Descartes had spoken of clearness and distinctness as criteria for the reliability of perceptions, but as far as I know, he had never properly explained what he meant by these terms. Well, Wolff does that for him. Clear (klar) concepts are for Wolff such that they allow us to recognise things that they represent. If a concept is worthless for this purpose, it is obscure (dunckel). Thus, Wolff suggests, if we have seen a plant in a garden, but we cannot say whether we have seen that same plant in another place, our concept of the plant is obscure. Although the difference between obscure and clear concepts appears simple, Wolff suggests that there is actually a continuum of possible levels of clearness. Thus, we might be able to distinguish the forementioned plant from a dandelion, but not from a rose.
In a distinct (deutlich) concept, the level of clarity is so high that we can state what Wolff calls Merckmahle, by which the thing represented by the concpt is recognised. Not all clear concepts are distinct, which is proved by the case of colours. Primary colours are undoubtedly quite clear concepts for anyone with a normal vision, as we have no problem of separating e.g. blue from red. Still, we cannot really say what distinguishes blue from red, apart from one being blue and other red.
The notion of Merckmahle is somewhat undistinct itself, although it was widely used in the later German logical tradition and even by Kant. Yes, we do know that they help to distinguish things, but it is unclear what they are. Now, Wolff says in passing that Merckmahle are nothing more than new concepts. Thus, a distinct concept is such that can be distinguished from other concepts through yet another concept, just as we can distinguish a triangle from other polygons through the concept of three that characterises the number of the angles of a triangle. In other words, a distinct concept can be defined.
The definition in question might be either nominal or real. We have earlier seen how Wolff distinguishes the two: nominal definitions merely analyse the meaning of a phrase, while real definitions tell how a thing described by such a phrase can be generated. It is probably the latter sort of definition Wolff is referring to, when he indicates microscopes as a tool for making our concepts distinct - microscopes cannot be used to analyse the nominal meaning of a word, but they might come in handy, when we want to know what a thing is made of.
The further stages in the hierarchy of concepts merely add more Merckmahle to a concept. In a full (ausführlich) concept, the given Merckmahle allow us to recognise the thing represented in all possible cases. That is, a mere distinct concept characterises a thing, but a full concept will truly define and identify it. Finally, in perfect (vollständig) concepts even the Merckmahle are clear and distinct concepts, that is, even the components of the definition can be further defined.
Wolff is keen to advertise that his writings consists of perfect concepts, while the concepts of his followers are often not even full – like Cartesian concept of matter, which fails to distinguish matter from mere space – and in some cases they are outright obscure. Wolff also provides a number of examples of full concepts. Some of them are rather amusing, like the concept of rain as many drops of water that fall side by side and one after another from a cloud through air. Others are nowadays quite controversial, like Wolff's concept of marriage as a union between a man and a woman for the sake of conceiving and raising children.
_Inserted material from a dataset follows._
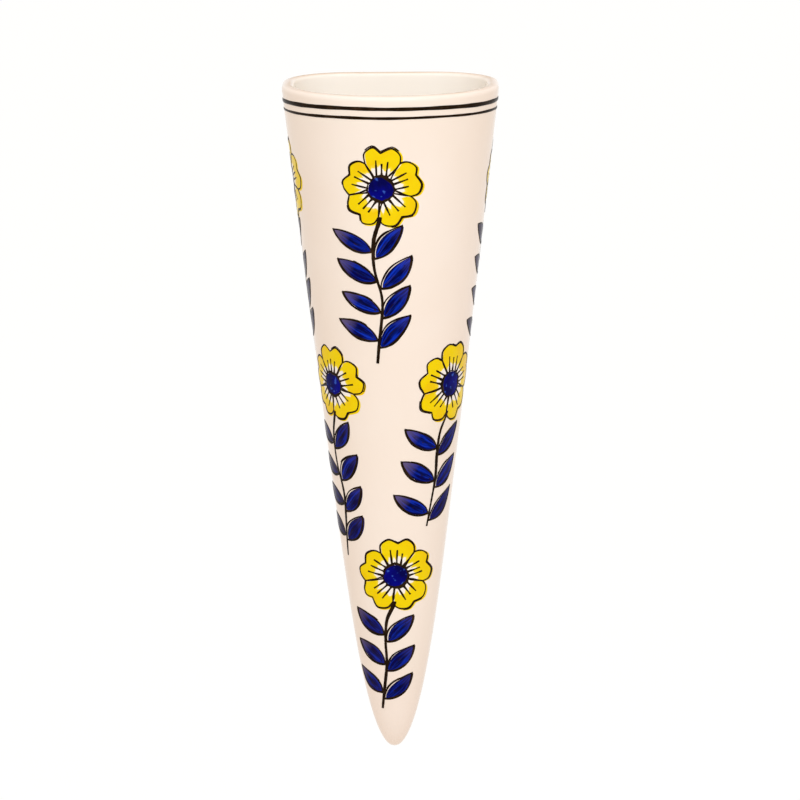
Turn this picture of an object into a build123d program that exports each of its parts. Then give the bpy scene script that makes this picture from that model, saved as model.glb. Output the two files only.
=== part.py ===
from build123d import *
from collections import namedtuple
from math import cos, exp, pi, radians, sin, sqrt, tan
import os

# A cone-shaped vase with a flat back that hangs on a wall from one screw, in millimetres.
# The wall is the plane y = 0, the vase stands out from it towards -Y, and Z is up.
# The origin is where the axis of the hanging screw meets the wall.

# Driving sizes of the vase
vase_height = 254.0
mouth_half_width = 39.0
wall_thickness = 4.0
lip_radius = 2.2
lip_slant_degrees = 1.7
hang_depth = 30.0
nose_set_back = 5.0
nose_set_back_height = 34.0
nose_flat_height = 0.15
cavity_floor_height = 13.0
floor_round_height = 9.0
back_trim = 0.1

# Driving sizes of the hanging slot in the back
slot_width = 5.0
slot_travel = 11.0
entry_diameter = 9.6
slot_top_clearance = 0.08

# Driving sizes of the wall screw
screw_diameter = 4.0
screw_length = 40.0
screw_root_diameter = 2.8
thread_pitch = 1.8
plain_shank_length = 7.0
screw_point_length = 4.0
head_diameter = 8.0
head_height = 3.1
head_rim_height = 0.7
head_clearance = 0.5
recess_span = 4.6
recess_slot_width = 1.0
recess_depth = 1.9
recess_taper_degrees = 12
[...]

Now, it is not difficult to see that just like the notion of clarity, the notion of perfectness comes also in grades, because we can always ask whether the constituents of the definition can also be defined. Thus, a concept that is perfect enough for mathematical purposes might still require more analysis from the viewpoint of ontology. The natural question is then whether the perfectness has any limit, that is, whether there are concepts that can only be clear, but not distinct. Wolff suggests that there must be, in case of both nominal and real definitions. In nominal definitions the limit is reached when we find words that are undefinable, for instance, when we cannot explain anymore what green is, except by pointing out green objects. In case of real definitions, on the other hand, the limit is reached when we find things that cannot be generated – in effect, for Wolff, God.